With interference, the system will be less than the sum of its parts, and thus the input of resources to the system must be more than the output in order to maintain the system, meaning the system’s environment is paying the cost for running the system. The social cost is higher than the private cost. Some of the cost is being externalized to the environment, a negative externality. Thus, the system will over-produce because the marginal cost to the system will be less than the marginal benefit.

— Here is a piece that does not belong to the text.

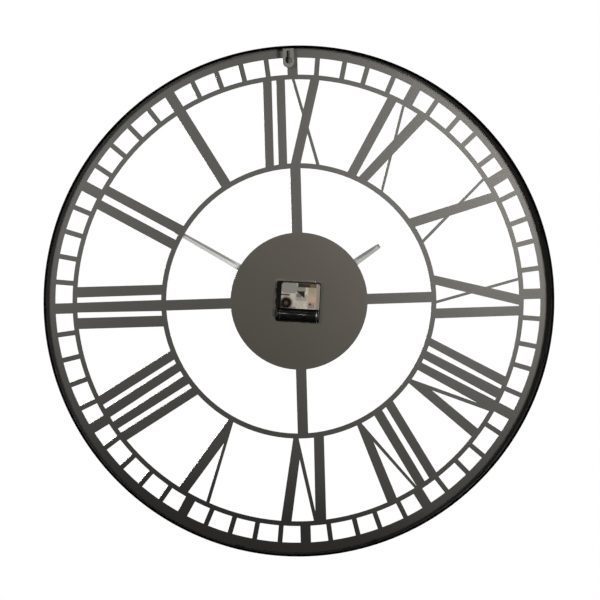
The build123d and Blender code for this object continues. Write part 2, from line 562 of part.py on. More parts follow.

A negative link can be used as a description of the market mechanism, where the benefits and costs of each agent in the relation are balanced against each other, giving an equilibrium of supply and demand through which to regulate the quantity of goods and services produced and consumed and their allocation; it is a self-regulating system. The market mechanism breaks down when we have both positive and negative externalities; because the marginal cost and marginal benefit are out of equilibrium. The two are not moving in opposite directions or there is a weak correlation between them. As for example might be the case with digital
products where the marginal cost of producing one more copy is very small and the marginal benefit can be very large, thus, the two are not directly correlated. This is even more extreme with the network effect where both the producer and the consumer can be gaining value at only a very small marginal expense to one, meaning both variables are moving in the same direction. Civil war is another example of a positive link. We have interference in the system as the two components are in conflict. The marginal cost to one of waging war is also a marginal cost to the other. Here, the two variables are moving in the same direction that is not balanced and thus it can’t be regulated through the market mechanism.
Causal link diagrams help us to focus on nonlinear phenomena in that they divide the world into linear additive interactions as described by negative feedback, and nonlinear interactions as described by positive links that look specifically at relations that add or subtract value from the entire system through synergies or interference between the agents. They can be used as a basic formal language for capturing many game theoretical microeconomic phenomena such as non-zero sum games, externalities, and non-rival goods or market failures. It is in causal loop diagrams that involve the interaction between many causal links that we can see how complexity may emerge from very simple local rules and their nonlinear interaction over time.